I’m glad that you mentioned Pan-Africanism in particular. Black Star — we’re named for the honorable Marcus Garvey, famously a Jamaican immigrant who came to America and was trying to build ships, the Black Star Line, to get Americans back to Africa. [That] is the sort of beginning of Pan-Africanism and a push for reparations. So with Black Star, we’ve always been about hip-hop, about Pan-Africanism, spirituality, all these things that are necessary for the liberation of our people. And I think it’s timely that we come back now.
Releasing this album in this moment where we’ve seen the reinvigoration of the Movement for Black Lives, but also an extreme reaction to it, to stop it. What is the message here?
The messaging on the Black Star album, the first one [Mos Def & Talib Kweli Are Black Star, released in 1998], resonates now. And we weren’t saying anything that much different than, you know, people like Amiri Baraka in the Black Arts movement and what Nina Simone was saying onstage towards the end of her career. We stand tall on the shoulders of our ancestors. The canon of black art is amazing, and it is the lifeblood of all great art that comes from America in particular. Black people in America have been the moral compass, and we have been the ones who have elevated the art and we have been the ones who have made the most original American things.
Black Star started in Brooklyn, but at this point we are citizens of the world, and I feel like this album represents that type of growth for us.
I mean, maybe it’s because I was listening in Ramadan, but the record felt really spiritual, addressing the fleetingness of this life, about the coming of the afterlife.
You’re right on point with that. I mean, I have a decidedly Muslim name — I don’t call myself a Muslim, but I definitely align with Islam in many, many ways. And many of my closest friends, from Dave Chappelle to Yasiin Bey, are Muslims.
Yasiin is very open about his Muslim identity. It’s very much a part of his art.
Absolutely — to the point where we were supposed to release this album earlier, but he refused to release it during Ramadan. He said, “I don’t want to distract my fellow Muslims from focusing on Ramadan.” He stood his ground on that, where people were like, “No, we have to release it now.” He’s like, “Nope, I’m not releasing it now.” As a writer, Yasiin is always trying to get closer to God. He starts all his albums with the Basmala. And me as his partner, I write different. His focus on spirituality helps me as a man and makes me write with a different sort of intentionality.

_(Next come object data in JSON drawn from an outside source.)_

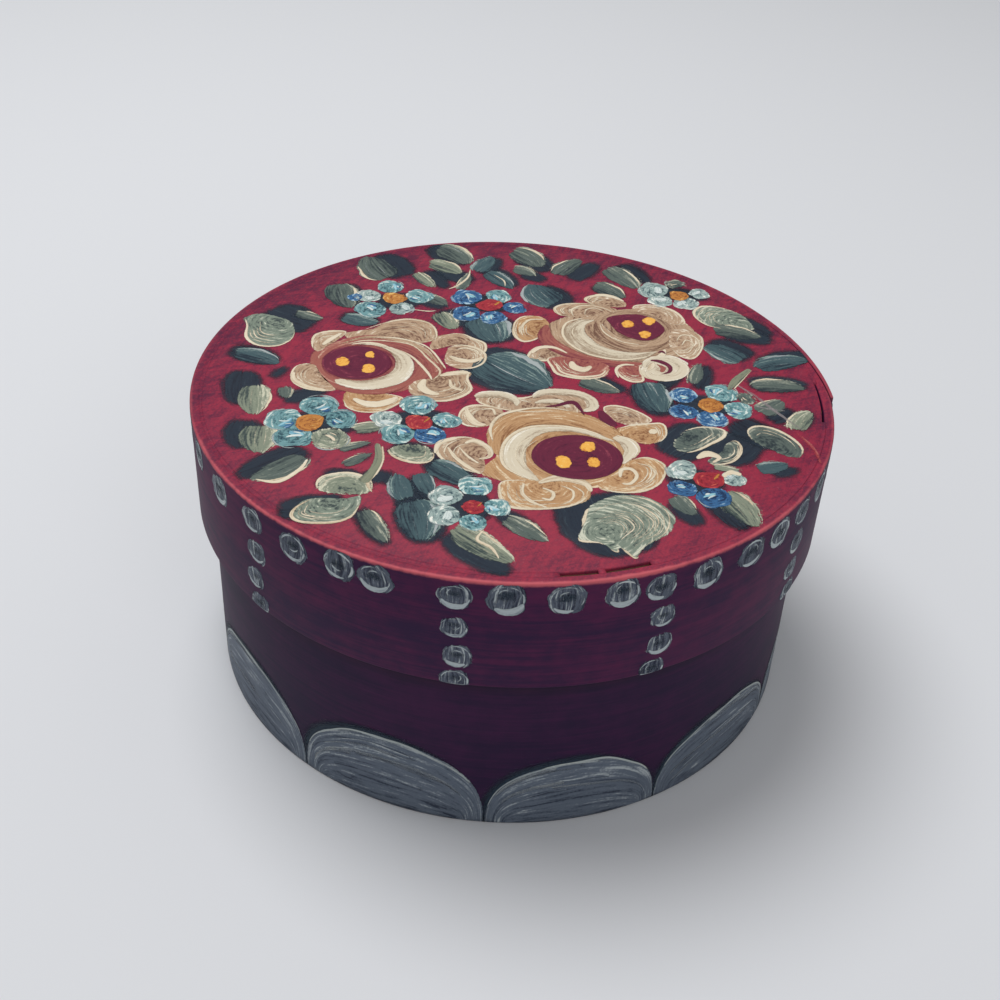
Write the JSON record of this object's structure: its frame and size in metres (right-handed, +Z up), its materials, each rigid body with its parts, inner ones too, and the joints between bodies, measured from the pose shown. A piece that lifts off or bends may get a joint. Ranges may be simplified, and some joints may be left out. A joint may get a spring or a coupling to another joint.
{
  "type": "round bentwood box",
  "caption": "Round lidded box of bent wood: a base with an upright wall and a lift-off lid whose band slides over it, painted with flowers, leaves, dots and scallops.",
  "frame": {"origin": "middle of the underside that the box stands on", "axes": "+Z up along the way the lid lifts off; +X towards the outer ends of the laps; -Y towards the viewer of the picture"},
  "size_m": [0.181, 0.18, 0.087],
  "materials": {
    "painted_lid_board": "red oil paint, satin",
    "painted_band": "dark maroon oil paint, satin",
    "bare_wood": "bare planed softwood, matte",
    "root": "split root, matte",
    "peg_wood": "whittled wood, matte",
    "brush_strokes": "raised oil paint strokes, satin"
  },
  "bodies": {
    "base": {"base_board": "bare_wood", "base_wall": "painted_band", "base_outer_stitches": "root", "base_inner_stitches": "root", "base_pegs": "peg_wood"},
    "lid": {"lid_board": "painted_lid_board", "lid_band": "painted_band", "lid_outer_stitches": "root", "lid_inner_stitches": "root", "lid_pegs": "peg_wood"}
  },
  "joints": [
    {"name": "lid_lift", "type": "slide", "parent": "base", "child": "lid", "axis": [0, 0, 1], "range_m": [0, 0.15]}
  ]
}
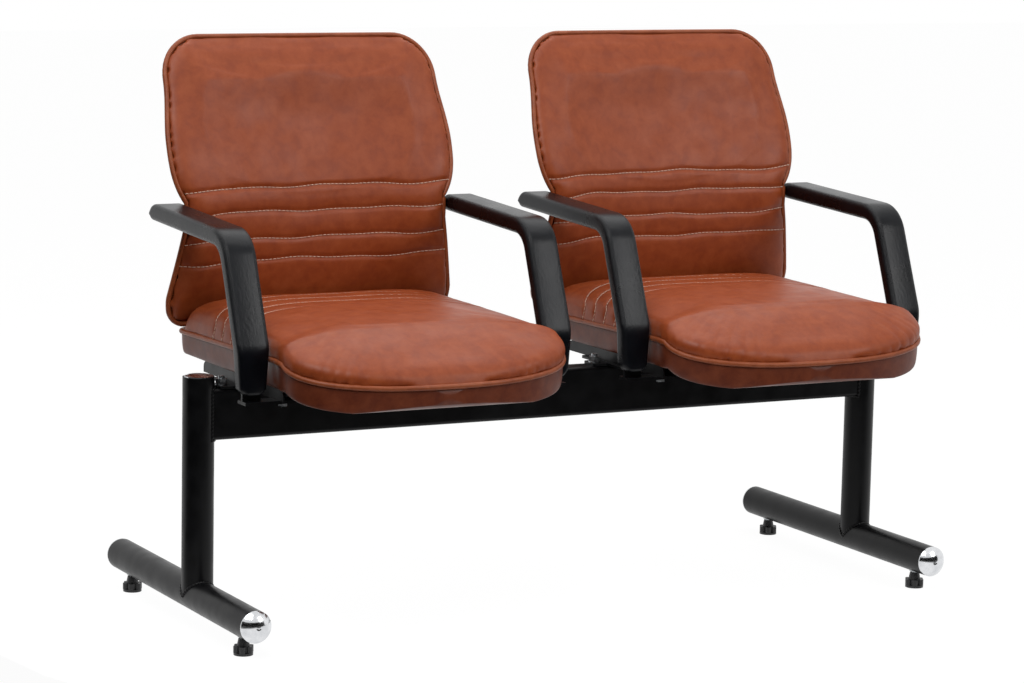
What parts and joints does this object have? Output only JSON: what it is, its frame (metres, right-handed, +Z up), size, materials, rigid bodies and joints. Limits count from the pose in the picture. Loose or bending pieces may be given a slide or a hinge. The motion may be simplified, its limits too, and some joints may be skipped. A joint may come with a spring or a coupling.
{
  "type": "beam seating",
  "caption": "Beam bench with upholstered chairs, each with two loop armrests, on a black steel beam between tube legs with levelling glides.",
  "frame": {"origin": "on the floor under the middle of the bench's whole footprint", "axes": "+X along the row to the sitters' left, +Y from the seat front to the backrests, +Z up"},
  "size_m": [1.27, 0.6571, 0.9081],
  "materials": {
    "tan_leatherette": "satin grained leatherette over foam",
    "brown_leatherette": "satin grained leatherette, underside band",
    "welt_piping": "satin",
    "plywood": "raw birch",
    "black_polyurethane": "fine grained",
    "chrome_cap": "polished",
    "zinc_steel": "zinc plated",
    "black_nylon": "moulded",
    "black_powder_coat": "semi-gloss powder coat"
  },
  "bodies": {
    "bench": {"beam": "black_powder_coat", "beam_nuts": "zinc_steel", "beam_studs": "zinc_steel", "beam_washers": "zinc_steel", "foot_caps": "chrome_cap", "foot_tube_left": "black_powder_coat", "foot_tube_right": "black_powder_coat", "glide_inserts": "zinc_steel", "left_arm_steel_a": "black_powder_coat", "left_arm_steel_b": "black_powder_coat", "left_armrest_a": "black_polyurethane", "left_armrest_b": "black_polyurethane", "left_back_board": "plywood", "left_back_cover": "tan_leatherette", "left_back_cushion": "tan_leatherette", "left_back_piping": "welt_piping", "left_back_screws": "zinc_steel", "left_carrier_plate": "black_powder_coat", "left_rail_a": "black_powder_coat", "left_rail_b": "black_powder_coat", "left_seat_board": "plywood", "left_seat_bolts": "zinc_steel", "left_seat_cushion": "tan_leatherette", "left_seat_piping": "welt_piping", "left_seat_skirt": "brown_leatherette", "left_tee_nuts": "zinc_steel", "post_caps": "chrome_cap", "post_left": "black_powder_coat", "post_right": "black_powder_coat", "right_arm_steel_a": "black_powder_coat", "right_arm_steel_b": "black_powder_coat", "right_armrest_a": "black_polyurethane", "right_armrest_b": "black_polyurethane", "right_back_board": "plywood", "right_back_cover": "tan_leatherette", "right_back_cushion": "tan_leatherette", "right_back_piping": "welt_piping", "right_back_screws": "zinc_steel", "right_carrier_plate": "black_powder_coat", "right_rail_a": "black_powder_coat", "right_rail_b": "black_powder_coat", "right_seat_board": "plywood", "right_seat_bolts": "zinc_steel", "right_seat_cushion": "tan_leatherette", "right_seat_piping": "welt_piping", "right_seat_skirt": "brown_leatherette", "right_tee_nuts": "zinc_steel"},
    "glide_left_front": {"glide_stud_left_front": "zinc_steel"},
    "knob_left_front": {"glide_knob_left_front": "black_nylon"},
    "glide_left_rear": {"glide_stud_left_rear": "zinc_steel"},
    "knob_left_rear": {"glide_knob_left_rear": "black_nylon"},
    "glide_right_front": {"glide_stud_right_front": "zinc_steel"},
    "knob_right_front": {"glide_knob_right_front": "black_nylon"},
    "glide_right_rear": {"glide_stud_right_rear": "zinc_steel"},
    "knob_right_rear": {"glide_knob_right_rear": "black_nylon"}
  },
  "joints": [
    {"name": "glide_height_left_front", "type": "slide", "parent": "bench", "child": "glide_left_front", "axis": [0, 0, 1], "range_m": [-0.015, 0.002]},
    {"name": "knob_turn_left_front", "type": "hinge", "parent": "glide_left_front", "child": "knob_left_front", "pos_m": [-0.61, -0.1994, 0], "axis": [0, 0, 1], "range_deg": [-3600, 480]},
    {"name": "glide_height_left_rear", "type": "slide", "parent": "bench", "child": "glide_left_rear", "axis": [0, 0, 1], "range_m": [-0.015, 0.002]},
    {"name": "knob_turn_left_rear", "type": "hinge", "parent": "glide_left_rear", "child": "knob_left_rear", "pos_m": [-0.61, 0.2666, 0], "axis": [0, 0, 1], "range_deg": [-3600, 480]},
    {"name": "glide_height_right_front", "type": "slide", "parent": "bench", "child": "glide_right_front", "axis": [0, 0, 1], "range_m": [-0.015, 0.002]},
    {"name": "knob_turn_right_front", "type": "hinge", "parent": "glide_right_front", "child": "knob_right_front", "pos_m": [0.61, -0.1994, 0], "axis": [0, 0, 1], "range_deg": [-3600, 480]},
    {"name": "glide_height_right_rear", "type": "slide", "parent": "bench", "child": "glide_right_rear", "axis": [0, 0, 1], "range_m": [-0.015, 0.002]},
    {"name": "knob_turn_right_rear", "type": "hinge", "parent": "glide_right_rear", "child": "knob_right_rear", "pos_m": [0.61, 0.2666, 0], "axis": [0, 0, 1], "range_deg": [-3600, 480]}
  ],
  "couplings": [
    {"joint": "knob_turn_left_front", "follows": "glide_height_left_front", "rad_per_m": 4188.8},
    {"joint": "knob_turn_left_rear", "follows": "glide_height_left_rear", "rad_per_m": 4188.8},
    {"joint": "knob_turn_right_front", "follows": "glide_height_right_front", "rad_per_m": 4188.8},
    {"joint": "knob_turn_right_rear", "follows": "glide_height_right_rear", "rad_per_m": 4188.8}
  ]
}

Is there a particular track off this new album that represents what Black Star is?
Mmhmm. The title track, “No Fear of Time.” We’re laying out a manifesto, and we sample a speech by Greg Tate, rest in peace, [who is] sort of our OG. He [was] a journalist, and the world that Greg Tate was describing — Black Star, we’re the children of that world.
I want to go back to how you’re releasing the album and the statement that you’re making with it, but it’s also a risk putting your music behind a paywall like that.
It’s a risk for who?
I mean, maybe that’s the wrong question. But putting it behind a paywall means…
That means the artists get paid. If you are truly a fan of Black Star, then you will respect the fact that what made sense for us, business-wise, was for us to put it on Luminary and get paid regardless of what happens in the music business. If you bought the Black Star album in the last 20 years, you paid Universal Records, which is one of the biggest companies on Earth. You know who you did not pay? You did not pay Black Star, because we didn’t see any of that money. You know, people come and say, “Hey, what about what I want? I want the vinyl. I want it on Spotify. I want…” What you want does not matter. Know what I’m sayin’? What Black Star wants matters.
What would you say is the main message of this album?
I would say that the main message is “no fear of time” — to not let time, money, clout, trends dictate how you move. And to be closer to whatever your core is, whether it’s a belief in God, whether it’s a set of morals that you follow. Getting closer to what your core is.